Les deux hommes s’approchent, obligeant Antoine à reculer. Et, après une triple question restée en suspens et un hochement de tête, les frères le prennent d’assaut. Contournant les corps, faisant se succéder plans et angles dans l’action, la caméra se fait oppressante, resserrant progressivement le cadre de l’action pour ne laisser aucune issue possible. “C’est ça, ton courage ?”. Pointant du doigt le fusil auquel s'agrippe Lorenzo, Antoine le pousse à jeter son arme à terre, signant le coup d’envoi d’une lutte musclée. Ce sont alors les mains qui, sauvagement, se ruent sur les corps, s’attrapent, et, surtout, frappent.
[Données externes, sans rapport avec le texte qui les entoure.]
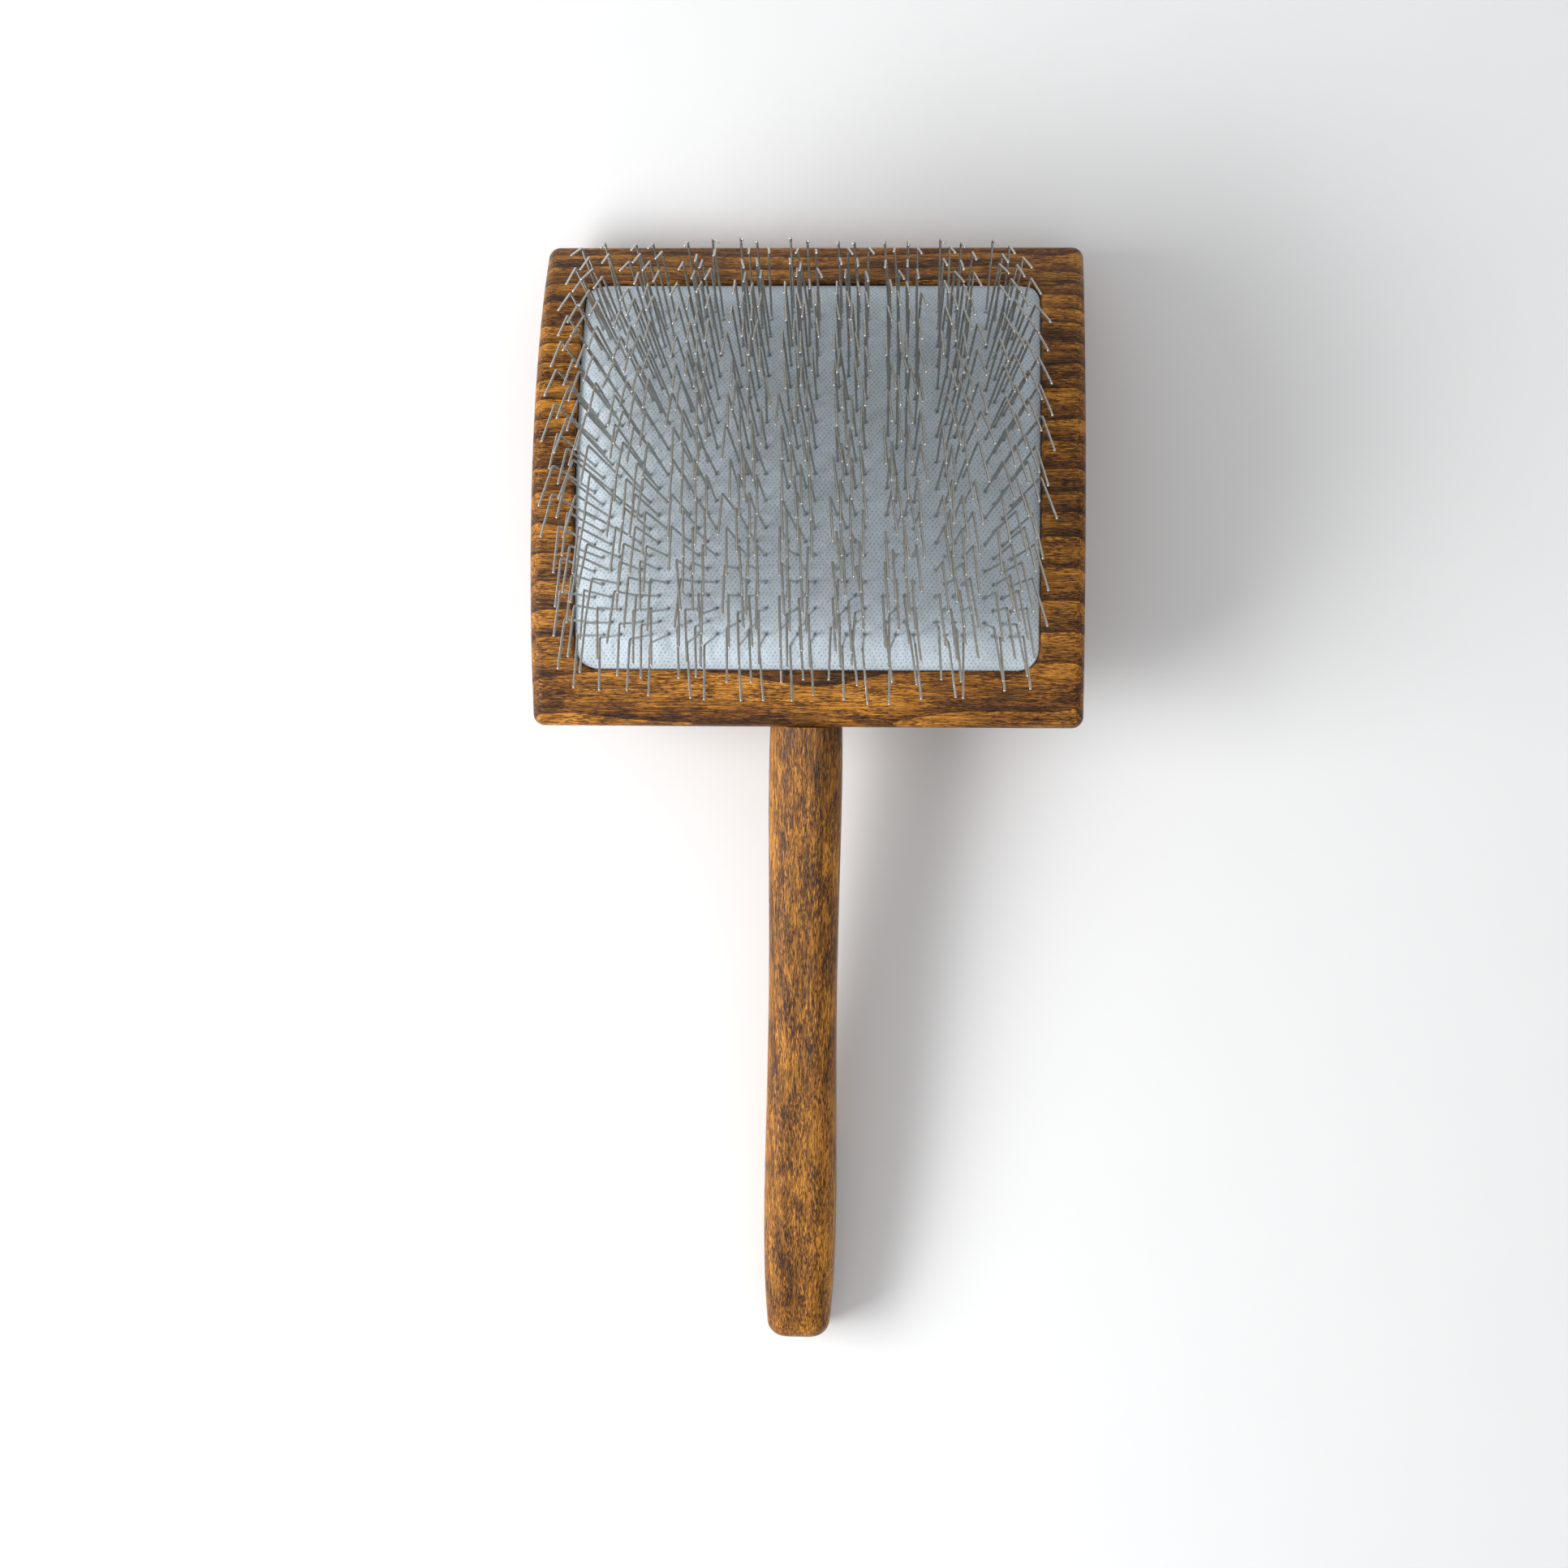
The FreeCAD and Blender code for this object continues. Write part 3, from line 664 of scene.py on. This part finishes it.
def make_light():
    """A key lamp on the left, a weak one in front, and a strip seen in reflections only."""
    middle = HEAD.translation
    area_light("key", middle + Vector((-0.53, -0.21, 0.34)), middle, (0.55, 0.28), 5.0)
    area_light("front", middle + Vector((-0.05, -0.95, 0.16)), middle, (0.6, 0.2), 0.4)
    sheen_aim = middle + Vector((0, -0.1, 0))
    sheen = area_light("sheen", sheen_aim + Vector((-0.36, 0, 0.85)), sheen_aim, (0.12, 0.9), 5.0)
    sheen.visible_diffuse = False


def make_sky():
    """A soft grey studio, paler towards the horizon."""
    world = bpy.data.worlds.new("studio")
    world.use_nodes = True
    nodes, links = world.node_tree.nodes, world.node_tree.links
    split = nodes.new("ShaderNodeSeparateXYZ")
    links.new(nodes.new("ShaderNodeTexCoord").outputs["Generated"], split.inputs[0])
    sky = nodes.new("ShaderNodeValToRGB")
    links.new(split.outputs["Z"], sky.inputs["Fac"])
    sky.color_ramp.elements[0].color = (0.84, 0.84, 0.84, 1)
    sky.color_ramp.elements[1].color = (0.42, 0.43, 0.44, 1)
    links.new(sky.outputs["Color"], nodes["Background"].inputs["Color"])
    bpy.context.scene.world = world
    bpy.context.scene.view_settings.view_transform = "Standard"


def make_camera():
    """Almost straight above the brush, a little to its right and towards its handle."""
    back = Vector(
        (math.tan(math.radians(CAMERA_TILT_RIGHT)), -math.tan(math.radians(CAMERA_TILT_DOWN)), 1)
    ).normalized()
    up = (Vector((0, 1, 0)) - back * back.y).normalized()
    right = up.cross(back)
    roll = math.radians(CAMERA_ROLL)
    side = right * math.cos(roll) + up * math.sin(roll)
    top = up * math.cos(roll) - right * math.sin(roll)
    target = HEAD.translation + Vector((*CAMERA_TARGET, 0))
    data = bpy.data.cameras.new("camera")
    data.lens = CAMERA_LENS
    data.sensor_width = 36
    camera = bpy.data.objects.new("camera", data)
    turned = Matrix((side, top, back)).transposed().to_4x4()
    camera.matrix_world = Matrix.Translation(target + back * CAMERA_DISTANCE) @ turned
    bpy.context.scene.collection.objects.link(camera)
    bpy.context.scene.camera = camera


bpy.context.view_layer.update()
make_brush()
make_floor()
make_light()
make_sky()
make_camera()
Les hommes se sautent au cou, se bousculent, se débattent. Les plans font se succéder les chutes d’Antoine : une, puis deux, puis trois. Le souffle fort laisse place aux gémissements de l’effort, de la peur, devenant grognements animaux. Les corps s'agrippent aux feuilles mortes et à la terre, avant de se figer dans un dernier plan - de plus d’une minute. Le montage respire, pour laisser place à la folie des frères qui, le visage rouge et rageux, écrasent Antoine de tout leur corps, jusqu’à l’étouffer. Dans ses ultimes contractions, ses ultimes tentatives, la caméra se rapproche de sa bouche, unique rescapée du corps enseveli, pour venir saisir son dernier souffle.


© As Bestas - Rodrigo Sorogoyen

Dans cette traque, puis dans cette étreinte, ce n’est plus le cheval de la scène d’ouverture, déjà contraint à bras le corps, qui est victime de la brutalité humaine. C’est un homme, un visage, un semblable. S'il “faut du courage pour tuer quelqu’un”, le cinéaste espagnol rappelle finalement qu’un excès de violence et de haine suffit à ramener l’être à son état le plus bestial, jusqu’à l’irréparable. Un acte sans demi-mesure, sans retour possible, rassemblant toute la tension du film jusqu’à l’en faire déborder. Un acte d’une brutalité inouïe, dont l’ombre planera au-dessus de la quête viscérale d’Olga, dans l’indicible tourment détenu par ses spectateurs-témoins.